Router2(config)# interface loopback 1
Router2(config-if)# ip vrf forwarding ospf
Router2(config-if)# ip address 10.2.1.2 255.255.255.255
!
Router1(config)# router ospf 100 vrf ospf
Router1(config-if)# area 1 sham-link 10.2.1.1 10.2.1.2 cost 40
!
Router2(config)# router ospf 100 vrf ospf
Router2(config-if)# area 1 sham-link 10.2.1.2 10.2.1.1 cost 40

Glossary

BGP --Border Gateway Protocol. Interdomain routing protocol that exchanges reachability information with other BGP systems. It is defined in RFC 1163.

CE router --customer edge router. A router that is part of a customer network and that interfaces to a provider edge (PE) router. CE routers are not aware of associated VPNs.

CEF -- Cisco Express Forwarding. An advanced Layer 3 IP switching technology. CEF optimizes network performance and scalability for networks with large and dynamic traffic patterns.

OSPF --Open Shortest Path First protocol.

IGP --Interior Gateway Protocol. An Internet protocol used to exchange routing information within an autonomous system. Examples of common IGPs include IGRP, OSPF, and RIP.

LSA --link-state advertisement. A broadcast packet used by link-state protocols. The LSA contains information about neighbors and path costs and is used by the receiving router to maintain a routing table.

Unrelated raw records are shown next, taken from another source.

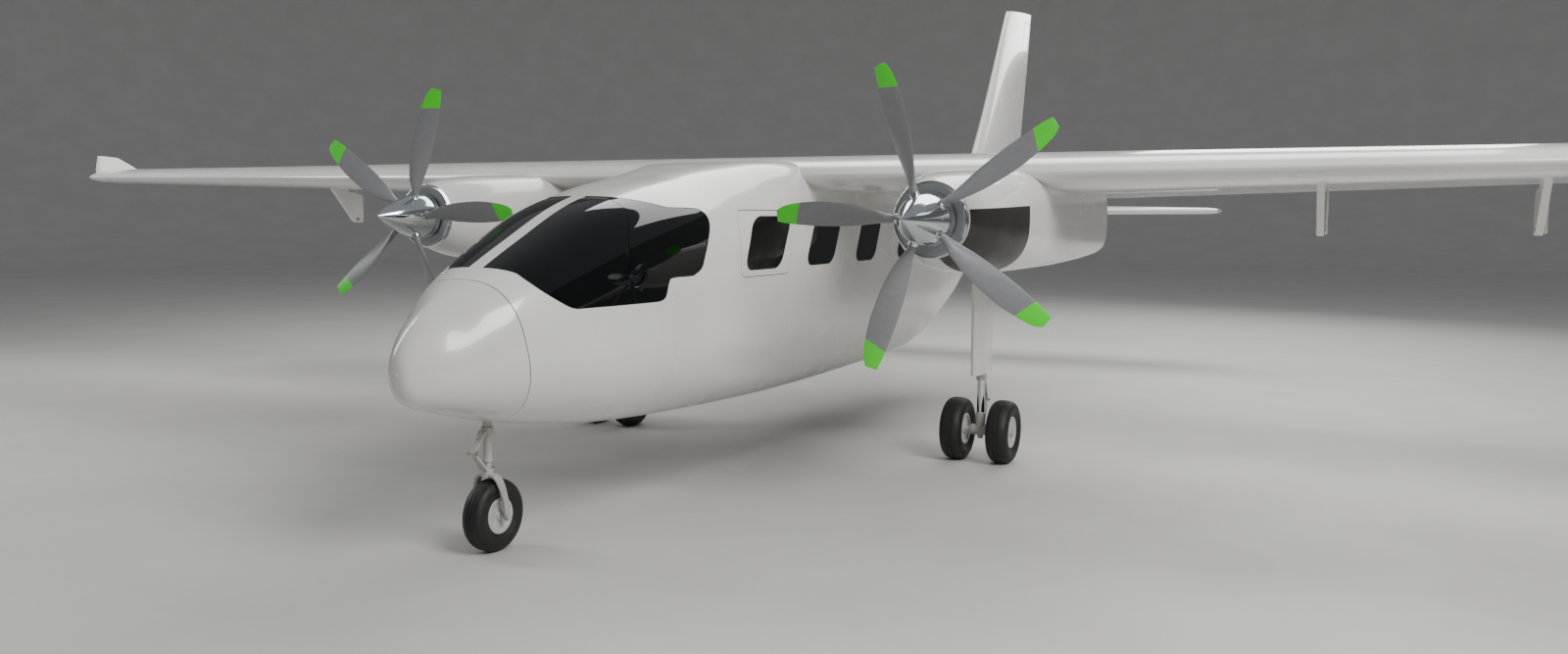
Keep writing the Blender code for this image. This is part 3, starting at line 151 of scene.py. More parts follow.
# Wing: distance out, then leading and trailing edge (y, z)
WING_SECTIONS = ((0.0, 1.050, 1.980, 3.170, 1.853), (2.25, 1.050, 1.980, 3.170, 1.853),
                 (5.10, 1.270, 2.020, 2.770, 1.940), (7.36, 1.450, 2.045, 2.590, 2.010))
WING_JOINT_X = 2.25
WING_BREAK_X = 5.10
WING_ROW_STEP = 0.15
WING_TIP_X = 7.36
WING_THICKNESS = 0.12
WING_CAMBER = 0.03
HINGE_FRACTION = 0.72
FLAP_SPAN = (2.33, 5.06)
AILERON_SPAN = (5.16, 7.16)
COVE_GAP = 0.008
END_GAP = 0.010
FLAP_BRACKETS_X = (3.65, 4.85)
FLAP_PIVOT_Z = (1.628, 1.648)
FLAP_PIVOT_BACK = 0.105  # pivot line behind the nose of the flap
BRACKET_LENGTH = 0.405
BRACKET_HEEL = 0.075  # rear edge behind the pivot
BRACKET_HEIGHT = 0.232  # rear edge above the pivot
BRACKET_THICKNESS = 0.046
FLAP_ARM_GAP = 0.0055
FLAP_PIN_RADIUS = 0.0098
FLAP_PIN_HOLE_RADIUS = 0.0104
WINGLET_CANT = 22.0
WINGLET_HEIGHT = 0.23
WINGLET_THICKNESS = 0.07
WINGLET_FRONTS = ((0.0, 0.0), (0.10, 0.030), (0.23, 0.085))  # height up the blade, way aft
WINGLET_CHORDS = ((0.0, 0.63), (0.10, 0.46), (0.23, 0.21))
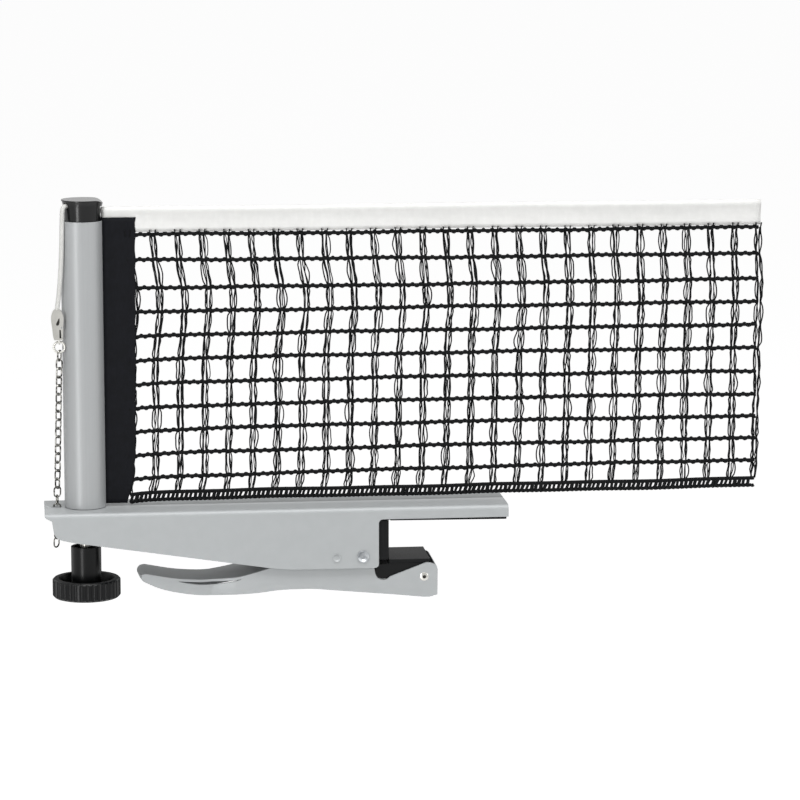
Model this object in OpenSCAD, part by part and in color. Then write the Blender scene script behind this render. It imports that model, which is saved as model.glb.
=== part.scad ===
// Table tennis net clamp: a clip-on post with its end of the net.
// Frame: +X runs along the net, over the table; +Y across it; +Z up.
// Origin: on the table's top surface, where the table's edge meets the stop pad.

/* [Arm] */
// Width of the arm's channel, across the net
arm_w = 37; // [34:0.5:42]
// Sheet thickness of the arm
arm_t = 1.5; // [1.2:0.1:2]
// How far the arm lies over the table
arm_over = 58.4; // [45:0.2:70]
// Height of the arm's top face above the table
arm_top = 6.65; // [6:0.05:8]
// Outer radius of the arm's two folds
arm_fold = 2.2; // [2:0.1:2.6]

/* [Clamp] */
// Thickness of the table board that the jaws hold at rest
board_t = 20; // [18:0.5:20]
// Thickness of the stop pad at the back of the mouth
stop_pad_t = 5; // [4:0.5:6]
// Sheet thickness of the lever
lever_t = 1.2; // [1:0.1:1.4]
// Gap between the lever's side plates and the arm's
lever_gap = 0.7; // [0.5:0.1:0.9]
// Width of the finger grip at the lever's end
grip_w = 24; // [22:1:28]
// Radius of the pivot rivet's shank
pivot_r = 2.5; // [2:0.1:3]
// Radius of the stop rivet's shank
stop_r = 1.8; // [1.5:0.1:2]
// Radius of the jaw pin
jaw_pin_r = 1.6; // [1.4:0.1:1.8]
// Wire diameter of the torsion spring
spring_wire = 1.8; // [1.4:0.1:2]

/* [Post] */
// Distance from the table's edge to the post's axis
post_out = 146; // [144:1:150]
// Outside diameter of the post
post_d = 20; // [20:0.5:21]
// Wall of the post
post_wall = 1.5; // [1.2:0.1:1.5]
// Height of the post's rim above the table
post_top = 145.8; // [143:0.2:148]
// Height of the cap's high side above the table
cap_top = 156; // [154:0.5:158]
// radius of the cap's shoulder on the net's side
cap_shoulder = 6.2; // [4:0.1:8]

/* [Height knob] */
// Diameter of the knob's rim
knob_d = 33; // [30:1:36]
// Height of the knob's rim
knob_rim_h = 9.2; // [8:0.2:11]
// Number of grooves round the rim
knob_grooves = 36; // [24:2:48]
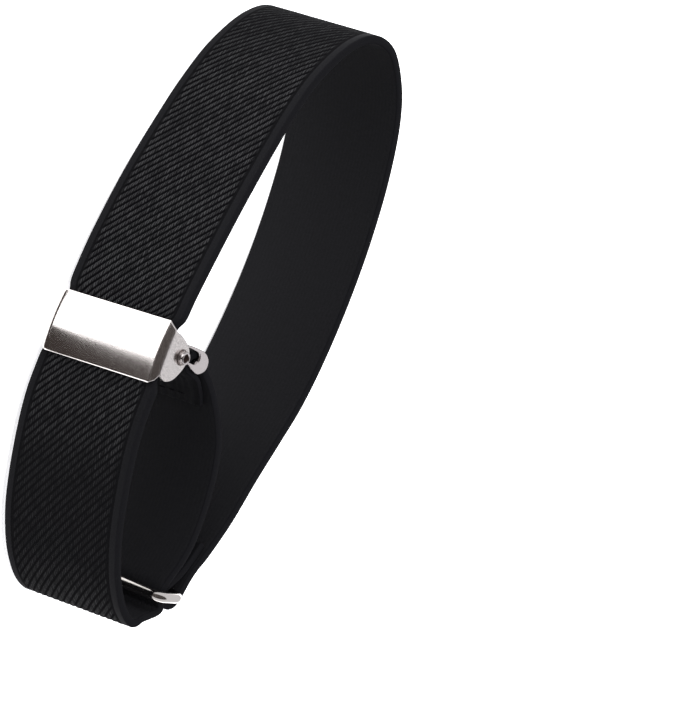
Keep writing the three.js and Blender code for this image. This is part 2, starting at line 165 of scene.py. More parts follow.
# Ear of the cover plate and flange of the lever, u and v
EAR_OUTLINE = [
    (4.05, 0.35), (4.3, 1.1), (4.5, 2.1), (4.1, 3.3), (3.2, 4.4), (1.2, 5.6), (-0.9, 6.0),
    (-2.6, 4.9), (-3.7, 2.3), (-3.95, 0.7),
]
FLANGE_OUTLINE = [
    (2.4, 2.1), (2.0, 4.2), (0.7, 5.8), (0.1, 7.5), (0.6, 9.2), (0.8, 11.1), (-0.4, 12.7),
    (-2.1, 12.6), (-3.1, 11.0), (-3.2, 8.6), (-2.9, 5.4), (-1.9, 2.6),
]

LEAN_ANGLE = math.atan(ADJUSTER_LEAN / STRAP_WIDTH)
SKEW_ANGLE = math.atan(ADJUSTER_SKEW / STRAP_WIDTH)


def colour(hex_text):
    """Linear RGBA from an sRGB hex value."""
    parts = [int(hex_text[i:i + 2], 16) / 255 for i in (1, 3, 5)]
    return (*[c / 12.92 if c <= 0.04045 else ((c + 0.055) / 1.055) ** 2.4 for c in parts], 1.0)


def table_origin():
    """Where the run tables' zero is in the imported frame, in millimetres, from the ring's box."""
    low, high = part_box("slide_ring")
    ring_middle = Vector(((FAR_BAR[0] + NEAR_BAR[0]) / 2, (FAR_BAR[1] + NEAR_BAR[1]) / 2,
                          RING_HEIGHT / 2))
    return (low + high) / 2 / MM - ring_middle


ORIGIN = table_origin()
ADJUSTER = (
    Matrix.Translation(ORIGIN + Vector(ADJUSTER_AT))
    @ Matrix.Rotation(ADJUSTER_TURN, 4, "Z")
    @ Matrix.Rotation(-LEAN_ANGLE, 4, "X")
    @ Matrix.Rotation(-SKEW_ANGLE, 4, "Y")
)


# Meshes

def hem_turn(bar, bar_radius, from_degrees, row):
    """Rows of a hem that is folded round an upright bar."""
    radius = bar_radius + LAYER_GAP + STRAP_THICKNESS / 2
    steps = 6
    angles = [math.radians(from_degrees + 180 * k / steps) for k in range(steps + 1)]
    return [(bar[0] + radius * math.cos(a), bar[1] + radius * math.sin(a), *row) for a in angles]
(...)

MPLS --Multiprotocol Label Switching. Emerging industry standard upon which tag switching is based.

PE router --provider edge router. A router that is part of a service provider network connected to a customer edge (CE) router. All VPN processing occurs in the PE router.

SPF --shortest path first calculation.

VPN --Virtual Private Network. A secure IP-based network that shares resources on one or more physical networks. A VPN contains geographically dispersed sites that can communicate securely over a shared backbone.

VRF --VPN routing and forwarding instance. A VRF consists of an IP routing table, a derived forwarding table, a set of interfaces that use the forwarding table, and a set of rules and routing protocols that determine what goes into the forwarding table. In general, a VRF includes the routing information that defines a customer VPN site that is attached to a PE router.